Amonia based cleaners kill everything and don't need quite as much rinsing.


----------



## BrandiJo (Apr 15, 2005)

i have two uniforms and i was them normaly after every workout but sometimes if im short of change (stupid washing machens cost money) ill go two nights per uniform (but thats the most cus if i can just toss them in wiht my roomies cloths on the weekend)


----------



## Drac (Apr 16, 2005)

I owned 2 so I always had one clean one and one in the process of being cleaned...


----------



## Miles (Apr 16, 2005)

I think I have 10 uniforms which I rotate wearing.  I wash the uniform after each training.   That's basic hygiene though I've experienced training with some folks who simply threw their uniform in the back of their car til the next training.  

 Miles


----------



## Lisa (Apr 16, 2005)

I always bring a fresh clean uniform with me to every class.  I have trained with people who didn't and truthfully grappling with someone with bad BO isn't a pleasant experience. :fart:


----------



## Storm (Apr 17, 2005)

I sweat like a man.  So many women just go pink and dont sweat - not me..

 I have to wash it after every session in the summer.
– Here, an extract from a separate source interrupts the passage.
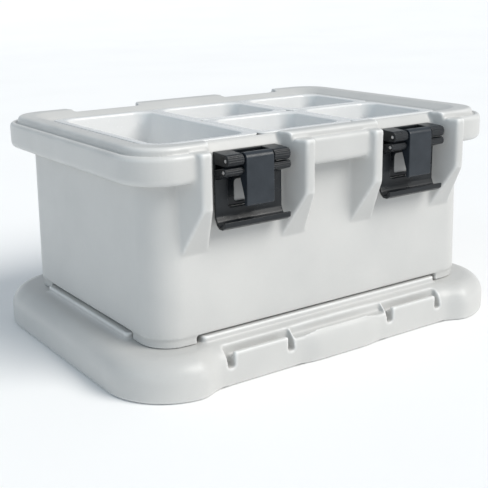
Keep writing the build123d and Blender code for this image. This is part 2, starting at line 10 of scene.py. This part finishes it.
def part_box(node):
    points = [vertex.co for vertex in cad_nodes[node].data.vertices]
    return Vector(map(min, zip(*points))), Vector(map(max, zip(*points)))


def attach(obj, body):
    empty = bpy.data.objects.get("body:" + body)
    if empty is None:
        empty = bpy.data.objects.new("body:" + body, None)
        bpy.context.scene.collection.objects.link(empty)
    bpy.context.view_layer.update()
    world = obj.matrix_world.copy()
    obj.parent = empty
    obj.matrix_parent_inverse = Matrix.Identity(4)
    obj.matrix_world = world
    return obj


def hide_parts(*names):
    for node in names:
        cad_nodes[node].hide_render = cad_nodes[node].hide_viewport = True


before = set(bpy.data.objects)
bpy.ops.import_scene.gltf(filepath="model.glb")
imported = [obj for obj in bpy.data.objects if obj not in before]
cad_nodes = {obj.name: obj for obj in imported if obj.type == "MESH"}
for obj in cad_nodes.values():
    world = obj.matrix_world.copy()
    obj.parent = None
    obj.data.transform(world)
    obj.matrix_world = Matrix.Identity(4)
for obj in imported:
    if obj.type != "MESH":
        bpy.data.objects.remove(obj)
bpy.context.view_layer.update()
MM = 0.001

STATIONS = ("front_left", "front_right", "rear_left", "rear_right")


def node_centre(node):
    """Middle of a CAD node's box."""
    low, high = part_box(node)
    return (low + high) / 2


STATION_X = -node_centre("latch_front_left_handle_pin").x

CAMERA_PLACE = (-0.85203, -1.22187, 0.53784)
CAMERA_YAW, CAMERA_PITCH, CAMERA_ROLL = 34.627, 15.85, -0.985
CAMERA_LENS = 68.41
CAMERA_SENSOR = 36.0

SKY_COLOUR = (0.86, 0.93, 1.0, 1.0)
SKY_STRENGTH = 0.52

FLOOR_FLAT_RADIUS = 6.0
FLOOR_OUTER_RADIUS = 14.0
FLOOR_LIFT = 1.5
FLOOR_RINGS = 12
FLOOR_SPOKES = 64


# ---------------------------------------------------------------- loops of vertices

def circle(bm, spokes, radius, centre_x, height):
    """Vertices round a level circle whose centre is on the XZ plane."""
    verts = []
    for k in range(spokes):
        angle = 2 * math.pi * k / spokes
        place = (centre_x + radius * math.cos(angle), radius * math.sin(angle), height)
        verts.append(bm.verts.new(place))
    return verts


def bridge(bm, first, second):
    """Band of faces between two loops with the same number of vertices."""
    for k in range(len(first)):
        n = (k + 1) % len(first)
        bm.faces.new((first[k], first[n], second[n], second[k]))


# ---------------------------------------------------------------- camera, light, floor

def add_camera():
    """Camera at the viewing angle of the reference: low, off the front left corner."""
    data = bpy.data.cameras.new("camera")
    data.sensor_width = CAMERA_SENSOR
    data.lens = CAMERA_LENS
    data.clip_start = 0.05
    data.clip_end = 100.0
    camera = bpy.data.objects.new("camera", data)
    bpy.context.scene.collection.objects.link(camera)
    yaw, pitch, roll = (math.radians(a) for a in (CAMERA_YAW, CAMERA_PITCH, CAMERA_ROLL))
    turn = Matrix.Rotation(-yaw, 4, "Z") @ Matrix.Rotation(math.pi / 2 - pitch, 4, "X")
    place = Matrix.Translation(CAMERA_PLACE)
    camera.matrix_world = place @ turn @ Matrix.Rotation(roll, 4, "Z")
    bpy.context.scene.camera = camera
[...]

I can sometimes wear it twice in winter  but I found that three times during any month is digusting.  When you can smell yourself thats deffinatley a problem.


----------



## Sam (Apr 17, 2005)

Storm said:
			
		

> So many women just go pink and dont sweat - not me.
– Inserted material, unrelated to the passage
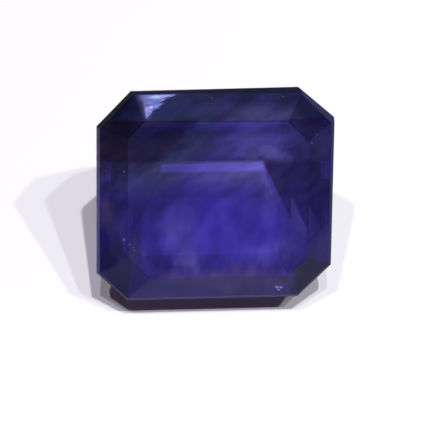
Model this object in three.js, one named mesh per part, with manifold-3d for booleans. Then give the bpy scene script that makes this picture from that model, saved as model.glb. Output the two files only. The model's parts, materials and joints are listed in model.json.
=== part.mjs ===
// A faceted fluorite: a rectangular step cut with cut corners, lying on a facet of its underside.
//
// The stone is shaped the way a cutter shapes it. A block of rough is ground flat along one plane
// after another, and what is left once the last facet is in is the finished stone. Eight sides go
// round the girdle, its widest line. Each side has a narrow steep rim facet and a broad crown facet
// above the girdle, and three pavilion facets below it. The crown stops at the table, the large
// flat window on top, and the pavilion comes together in the keel, a straight edge that runs along
// the stone. Cutting by hand has left the sides a few degrees out of square, the pavilion steeper at
// the ends than at the front, and the keel nearer to the back.
//
// The stone's own frame has its origin in the middle of the girdle, with +X along the keel and +Z
// out of the table. The finished stone is then laid down on the facet that carries its weight.

import * as THREE from "three";
import { mergeVertices } from "three/addons/utils/BufferGeometryUtils.js";
import Module from "manifold-3d";

// Lengths are in millimetres. Angles are in degrees, a facet's being measured from the girdle plane.
const ROUGH_SIZE = 20;
const GIRDLE_HEIGHT = 0.5;
const RIM_HEIGHT = 0.4;
const RIM_RUN = 0.2;
const CROWN_HEIGHT = 0.95;

// Depths below the girdle at which one pavilion step gives way to the next.
const STEP_DEPTHS = [3.25, 5.85];

// turn: the way a side faces, round from +X. reach: how far out it stands at the girdle.
// crownRun: how far its crown facet goes in. pavilion: the angles of its facets, girdle to keel.
// crownSkew, where there is one: how far round the two facets above the girdle are from the rest.
const SIDES = [
  { name: "right", turn: 359, reach: 6.4, crownRun: 1.35, pavilion: [67.5, 61, 57.5] },
  { name: "back_right", turn: 50, reach: 7.35, crownRun: 1.55, crownSkew: -4, pavilion: [61.5, 59.5, 49.5] },
  { name: "back", turn: 90.5, reach: 5.75, crownRun: 1.4, crownSkew: -1.5, pavilion: [60.5, 54.5, 48.5] },
  { name: "back_left", turn: 134.5, reach: 7.2, crownRun: 1.4, pavilion: [68, 60.5, 41.5] },
  { name: "left", turn: 178, reach: 6.45, crownRun: 1.55, pavilion: [65.5, 63, 59] },
  { name: "front_left", turn: 225.5, reach: 7.6, crownRun: 1.85, pavilion: [58.5, 56.5, 38.5] },
  { name: "front", turn: 270, reach: 5.75, crownRun: 1.3, pavilion: [58.5, 42.5, 28] },
  { name: "front_right", turn: 313.5, reach: 7.25, crownRun: 1.4, pavilion: [57.5, 57, 41.5] },
];

// One small facet more takes the point off the corner between the right and back-right sides.
const CORNER_FACET = { turn: 20, reach: 7.4, angle: 65 };

// The stone lies on the second step of its front side.
const RESTING_SIDE = "front";
const RESTING_STEP = 1;

const wasm = await Module();
wasm.setup();

const UPRIGHT = 90;
const radians = THREE.MathUtils.degToRad;
const girdleTop = GIRDLE_HEIGHT / 2;
const tableHeight = girdleTop + RIM_HEIGHT + CROWN_HEIGHT;

// A facet plane that faces this way round: through the point at this reach and height, sloping at
// this angle, and facing up (+1) or down (-1).
function facet(turn, reach, height, angle, up) {
  const outward = new THREE.Vector3(Math.cos(radians(turn)), Math.sin(radians(turn)), 0);
  const point = outward.clone().multiplyScalar(reach).setZ(height);
  const normal = outward.multiplyScalar(Math.sin(radians(angle)));
  normal.z = up * Math.cos(radians(angle));
  return new THREE.Plane().setFromNormalAndCoplanarPoint(normal, point);
}

// The two facets of a side above the girdle: the rim, and the crown facet that reaches the table.
function crownFacets(side) {
  const turn = side.turn + (side.crownSkew ?? 0);
  const rimAngle = THREE.MathUtils.radToDeg(Math.atan2(RIM_HEIGHT, RIM_RUN));
  const crownAngle = THREE.MathUtils.radToDeg(Math.atan2(CROWN_HEIGHT, side.crownRun));
  return [
    facet(turn, side.reach, girdleTop, rimAngle, 1),
    facet(turn, side.reach - RIM_RUN, girdleTop + RIM_HEIGHT, crownAngle, 1),
  ];
}

// The facets of a side below the girdle, each starting where the one above it has come in to.
function pavilionFacets(side) {
  let reach = side.reach;
  let depth = 0;
  return side.pavilion.map((angle, step) => {
    const plane = facet(side.turn, reach, -girdleTop - depth, angle, -1);
    const drop = (STEP_DEPTHS[step] ?? depth) - depth;
    reach -= drop / Math.tan(radians(angle));
    depth += drop;
    return plane;
  });
}

// The block of rough that the facets are ground into.
function roughBlock() {
  const block = new THREE.BoxGeometry(ROUGH_SIZE, ROUGH_SIZE, ROUGH_SIZE);
  block.deleteAttribute("normal");
  block.deleteAttribute("uv");
  const merged = mergeVertices(block);
  return new wasm.Manifold(
    new wasm.Mesh({
      numProp: 3,
      vertProperties: merged.attributes.position.array,
      triVerts: new Uint32Array(merged.index.array),
    }),
  );
}

// Takes away all that stands outside the plane.
function grind(stone, plane) {
  return stone.trimByPlane(plane.normal.clone().negate().toArray(), plane.constant);
}

// The finished stone in its own frame.
function cutStone() {
  const table = new THREE.Plane(new THREE.Vector3(0, 0, 1), -tableHeight);
  const corner = facet(CORNER_FACET.turn, CORNER_FACET.reach, girdleTop, CORNER_FACET.angle, 1);
  const around = SIDES.flatMap((side) => [
    facet(side.turn, side.reach, 0, UPRIGHT, 1),
    ...crownFacets(side),
    ...pavilionFacets(side),
  ]);
  return [table, ...around, corner].reduce(grind, roughBlock());
}

// A closed solid as a geometry with a normal for each face, so that every facet shows flat.
function geometryOf(solid) {
  const mesh = solid.getMesh();
  const geometry = new THREE.BufferGeometry();
  geometry.setAttribute("position", new THREE.BufferAttribute(mesh.vertProperties, mesh.numProp));
  geometry.setIndex(new THREE.BufferAttribute(mesh.triVerts, 1));
  const faceted = geometry.toNonIndexed();
  faceted.computeVertexNormals();
  return faceted;
}

const fluorite = new THREE.MeshStandardMaterial({
  name: "fluorite",
  color: 0x34298a,
  roughness: 0.05,
  metalness: 0,
  transparent: true,
  opacity: 0.85,
});

const gem = new THREE.Mesh(geometryOf(cutStone()), fluorite);
gem.name = "fluorite_gem";

// Laid on its resting facet, with its base at Z = 0 and its box centred on the Z axis.
const restingFacet = SIDES.find((side) => side.name === RESTING_SIDE).pavilion[RESTING_STEP];
gem.rotation.x = radians(restingFacet);
const box = new THREE.Box3().setFromObject(gem, true);
const middle = box.getCenter(new THREE.Vector3());
gem.position.set(-middle.x, -middle.y, -box.min.z);

const part = new THREE.Group();
part.add(gem);

export default part;
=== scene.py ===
import json
import math

import bmesh
import bpy
import numpy as np
from mathutils import Matrix, Vector
from mathutils.bvhtree import BVHTree


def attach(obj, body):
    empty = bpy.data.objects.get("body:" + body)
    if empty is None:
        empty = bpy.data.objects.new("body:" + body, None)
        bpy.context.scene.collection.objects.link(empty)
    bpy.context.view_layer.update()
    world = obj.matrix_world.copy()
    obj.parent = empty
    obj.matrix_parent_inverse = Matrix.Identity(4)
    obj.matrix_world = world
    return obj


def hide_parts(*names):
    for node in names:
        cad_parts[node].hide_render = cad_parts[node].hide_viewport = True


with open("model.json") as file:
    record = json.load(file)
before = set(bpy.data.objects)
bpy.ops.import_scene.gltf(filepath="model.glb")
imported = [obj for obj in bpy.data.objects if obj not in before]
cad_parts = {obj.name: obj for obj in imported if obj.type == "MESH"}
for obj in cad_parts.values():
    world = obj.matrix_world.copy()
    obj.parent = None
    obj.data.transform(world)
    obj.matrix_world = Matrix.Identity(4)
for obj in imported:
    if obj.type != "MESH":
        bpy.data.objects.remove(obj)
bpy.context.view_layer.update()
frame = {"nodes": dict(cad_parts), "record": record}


# The cut stone
# One piece of fluorite, ground and polished by hand into a rectangular step cut with cut corners.
# It is soft, so its facet edges are slightly rounded and chipped in places.

MM = 0.001
EDGE_WEAR = 0.02 * MM
SHARP_ANGLE = math.radians(3)
SAME_PLACE = 0.0001 * MM
SAME_PLANE = math.radians(0.2)

table_mount = next(m for m in frame["record"]["mounts"] if m["name"] == "table")
TABLE_MIDDLE = Vector(table_mount["pos_m"])
TABLE_OUT = Vector(table_mount["axis"]).normalized()
TABLE_RIGHT = Vector((1, 0, 0))
TABLE_UP = TABLE_OUT.cross(TABLE_RIGHT)


def whole_facets(node, name):
    """A copy of a node as one closed mesh: its corners are merged, and the triangles that lie in
    one plane become one facet."""
    mesh = bpy.data.meshes.new(name)
    bm = bmesh.new()
    bm.from_mesh(frame["nodes"][node].data)
    bmesh.ops.remove_doubles(bm, verts=bm.verts, dist=SAME_PLACE)
    bmesh.ops.dissolve_limit(
        bm, angle_limit=SAME_PLANE, use_dissolve_boundaries=False, verts=bm.verts, edges=bm.edges,
    )
    bm.to_mesh(mesh)
    bm.free()
    return mesh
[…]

Women don't sweat - they glisten!


----------



## Storm (Apr 17, 2005)

Samantha said:
			
		

> Women don't sweat - they glisten!


Then I glisten very damply


----------



## arnisador (Apr 17, 2005)

Washing each time is an especially good idea for grapplers--both for odor and for disease control.


----------



## Sarah (Apr 17, 2005)

Im with ya storm...I sweat like a man too...is quite a good grappling tech I have developed, because when your opponent goes to grab ya, they just slip right off..  
I try and wash my Gi after every training, but since it is coming into winter, and I only have off 2 days a week, I sometimes will go two days without washing. Just spry ya self down with deodorant (shower in a can).


In Summer it is no problem because we can wear a t-shirt or our Gi.


----------



## Brother John (Apr 17, 2005)

When the first flies start gathering!

HA!!

Just kidding. I almost always pop it into the washer right when I get home after practice/training...etc.

Your Bro.
John


----------